A final thing to assess is the competitive risk associated with loss of supply. If you lose supply and production capacity, but all of your competitors do as well, revenues might just be deferred rather than entirely lost. The financial loss may be absorbed by higher unit costs across the entire sector, provided your supply contracts with customers do not lock you in at set price levels.

Risk Mitigation

Determine what the options are for alternate suppliers. It might be wise to pay a bit more for having multiple suppliers if the redundancy reduces your risk exposure. Obviously quality and reliability are important in sourcing decisions, but single-sourcing with the best provider can increase the risk of catastrophic losses.

It’s the point that Nicolas Taleb makes so effectively with his analogy of the human body having two kidneys for good reason. Until there is a problem with one, the other just seems like dead weight.

This same thought process applies to the amount of extra inventory to hold. Leanness creates operational efficiency, but increases supply chain disruption exposure.

Insurance

FM Global is reported to have experienced significant losses from the Japan earthquake-tsunami, most resulting from contingent business interruption (CBI) coverage. They, as well as most other insurers, are increasing the level of scrutiny on such exposures.

To underwrite CBI risks, insurers are looking for the same type of C.O.P.E. information as they do with owned locations.

  • Construction: year built, wall and roof structure, compliance with building codes, adherence to construction best practices
  • Occupancy: section/floor of the building occupied, risks associated with the operation 
  • Protection: fire detection and suppression, security systems
  • Exposures: neighboring operations and geographical risks 

Insurers also want to understand and see documentation of the supplier’s disaster recovery planning. Major suppliers are likely use to these types of questions given the sophistication of their customers.

Commonly Misunderstood Aspects of CBI Coverage

Many executives do not understand the limited aspect of protection afforded under most contingent business interruption coverage grants. The following aims to clarify some common misunderstandings.

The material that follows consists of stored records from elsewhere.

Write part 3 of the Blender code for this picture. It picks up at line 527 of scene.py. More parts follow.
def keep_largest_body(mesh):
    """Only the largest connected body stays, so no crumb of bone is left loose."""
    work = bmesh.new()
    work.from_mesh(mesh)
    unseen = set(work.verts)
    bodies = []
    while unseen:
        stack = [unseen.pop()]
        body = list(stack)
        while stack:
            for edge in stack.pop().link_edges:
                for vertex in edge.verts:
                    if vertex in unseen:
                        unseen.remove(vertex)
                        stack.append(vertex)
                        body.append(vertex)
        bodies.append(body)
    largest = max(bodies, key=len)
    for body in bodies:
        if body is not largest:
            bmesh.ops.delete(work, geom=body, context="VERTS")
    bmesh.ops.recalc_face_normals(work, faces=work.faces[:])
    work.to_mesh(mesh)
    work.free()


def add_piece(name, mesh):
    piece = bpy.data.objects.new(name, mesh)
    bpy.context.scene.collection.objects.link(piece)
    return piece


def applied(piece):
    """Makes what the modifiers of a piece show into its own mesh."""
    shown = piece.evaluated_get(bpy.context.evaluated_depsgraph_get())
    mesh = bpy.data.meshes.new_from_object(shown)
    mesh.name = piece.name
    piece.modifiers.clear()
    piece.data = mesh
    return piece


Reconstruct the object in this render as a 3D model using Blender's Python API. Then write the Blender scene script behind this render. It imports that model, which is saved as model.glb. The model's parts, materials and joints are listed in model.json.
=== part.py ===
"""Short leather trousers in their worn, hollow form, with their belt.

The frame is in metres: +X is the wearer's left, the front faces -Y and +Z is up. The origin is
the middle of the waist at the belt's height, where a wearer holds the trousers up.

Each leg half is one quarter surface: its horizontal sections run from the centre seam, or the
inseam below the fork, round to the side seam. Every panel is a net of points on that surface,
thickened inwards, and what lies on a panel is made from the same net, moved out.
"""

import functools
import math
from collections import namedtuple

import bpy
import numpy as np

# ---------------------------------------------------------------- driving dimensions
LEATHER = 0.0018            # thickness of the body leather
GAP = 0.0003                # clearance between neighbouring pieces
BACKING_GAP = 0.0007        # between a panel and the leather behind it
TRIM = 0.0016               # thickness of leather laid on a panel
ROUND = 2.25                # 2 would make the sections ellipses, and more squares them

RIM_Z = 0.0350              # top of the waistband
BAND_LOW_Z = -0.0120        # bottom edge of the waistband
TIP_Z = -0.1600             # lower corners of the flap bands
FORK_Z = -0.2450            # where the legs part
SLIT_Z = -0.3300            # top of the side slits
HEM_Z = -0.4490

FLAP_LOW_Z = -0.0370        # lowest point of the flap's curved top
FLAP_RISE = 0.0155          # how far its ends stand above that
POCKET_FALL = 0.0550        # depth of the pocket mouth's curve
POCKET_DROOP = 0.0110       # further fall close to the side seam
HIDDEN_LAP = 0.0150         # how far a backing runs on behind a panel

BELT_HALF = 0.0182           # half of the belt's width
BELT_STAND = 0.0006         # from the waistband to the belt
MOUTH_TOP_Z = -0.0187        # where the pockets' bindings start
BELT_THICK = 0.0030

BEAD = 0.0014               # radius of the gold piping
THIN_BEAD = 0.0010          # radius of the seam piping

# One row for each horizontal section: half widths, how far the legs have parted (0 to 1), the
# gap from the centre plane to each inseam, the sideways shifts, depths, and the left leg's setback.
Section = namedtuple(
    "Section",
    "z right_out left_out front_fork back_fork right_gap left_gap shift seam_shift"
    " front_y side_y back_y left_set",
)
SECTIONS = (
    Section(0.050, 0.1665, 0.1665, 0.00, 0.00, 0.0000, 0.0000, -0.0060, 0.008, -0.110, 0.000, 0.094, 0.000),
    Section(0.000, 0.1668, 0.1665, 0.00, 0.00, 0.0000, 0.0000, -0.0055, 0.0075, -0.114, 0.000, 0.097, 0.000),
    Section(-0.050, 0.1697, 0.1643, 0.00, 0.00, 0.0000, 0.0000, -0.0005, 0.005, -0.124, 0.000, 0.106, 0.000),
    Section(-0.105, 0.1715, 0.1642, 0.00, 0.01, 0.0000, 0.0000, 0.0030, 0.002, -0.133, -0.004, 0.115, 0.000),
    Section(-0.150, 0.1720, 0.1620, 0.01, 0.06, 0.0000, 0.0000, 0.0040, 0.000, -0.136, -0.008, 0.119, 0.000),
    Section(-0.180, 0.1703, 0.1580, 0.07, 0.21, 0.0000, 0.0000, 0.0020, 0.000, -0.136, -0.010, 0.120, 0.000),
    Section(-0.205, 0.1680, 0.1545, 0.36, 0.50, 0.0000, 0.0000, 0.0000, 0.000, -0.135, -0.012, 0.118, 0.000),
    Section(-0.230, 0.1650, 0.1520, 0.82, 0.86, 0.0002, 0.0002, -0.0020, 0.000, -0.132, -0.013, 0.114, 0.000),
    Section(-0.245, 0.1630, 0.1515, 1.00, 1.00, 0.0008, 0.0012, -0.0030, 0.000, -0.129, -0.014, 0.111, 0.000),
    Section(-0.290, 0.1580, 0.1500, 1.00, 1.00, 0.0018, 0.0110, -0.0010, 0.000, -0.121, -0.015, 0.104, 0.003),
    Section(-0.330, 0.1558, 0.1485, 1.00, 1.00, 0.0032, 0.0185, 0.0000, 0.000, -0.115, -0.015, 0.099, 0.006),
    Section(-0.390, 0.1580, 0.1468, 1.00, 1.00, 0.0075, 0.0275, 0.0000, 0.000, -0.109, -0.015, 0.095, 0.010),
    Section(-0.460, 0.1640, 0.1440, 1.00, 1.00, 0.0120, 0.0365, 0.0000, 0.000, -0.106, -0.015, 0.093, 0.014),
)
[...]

  • Only minor levels of contingent business interruption (CBI) coverage can be secured on a blanket basis. To secure higher limits, specific vendors and locations must be specified. Blanket coverage generally only applies to “first tier” suppliers and not loss that results from damage sustained at suppliers to your suppliers’ locations. Coverage for secondary tier suppliers generally must be negotiated and specifically scheduled for coverage to apply.
  • Only the types of perils and property insured under your own property policy are covered for CBI losses. Consider that roadways are often not insured types of property, so if the interruption arose due to inability to access a location, coverage might not be afforded. Also, CBI coverage is typically not provided for a location that does not sustain direct damage but just has prolonged loss of utilities.
  • Often, perils are more limited than your own property policy. Flood and earth movement coverage are many times excluded for CBI locations, even if covered under your own policy.
  • Earth movement is broader than earthquake. Many just think of the shake risk. Consider that land- slide risk resulting from typhoons/hurricanes can be substantial. One also needs to consider land subsidence risk. Due to population surges in developing areas, ground water can be over-pumped.
  • There is no uniformity regarding how tsunamis are treated. One must be careful if both earth movement and flood are not insured at the same level. Some specifically include tsunamis within the definition of earth movement. Others may treat a flood as the proximate cause of tsunami loss.
  • Standard CBI coverage does not insure port closures, political risks, or general business failure or insolvency of business partners. A company would need to look toward broader trade disruption insurance for such coverage.
Conclusion

There will always be a delicate balance of managing global competitive risk versus supply chain risk. Given ongoing financial reporting pressures, primary focus is often given to competitive risk. This necessitates that those who manage hazard risks do their part to ensure that prudent risk assessment, risk management and risk financing decisions are made regarding supply chain exposures.

This article has suggested three ways to assess supply chain disruption exposure, as well as sought to clarify common misconceptions regarding typical contingent business interruption insurance coverage. The last thing a risk manager or financial executive wants to do is report to their board or shareholders, after a catastrophe has taken place, that they did not in fact have the insurance coverage that they thought they did.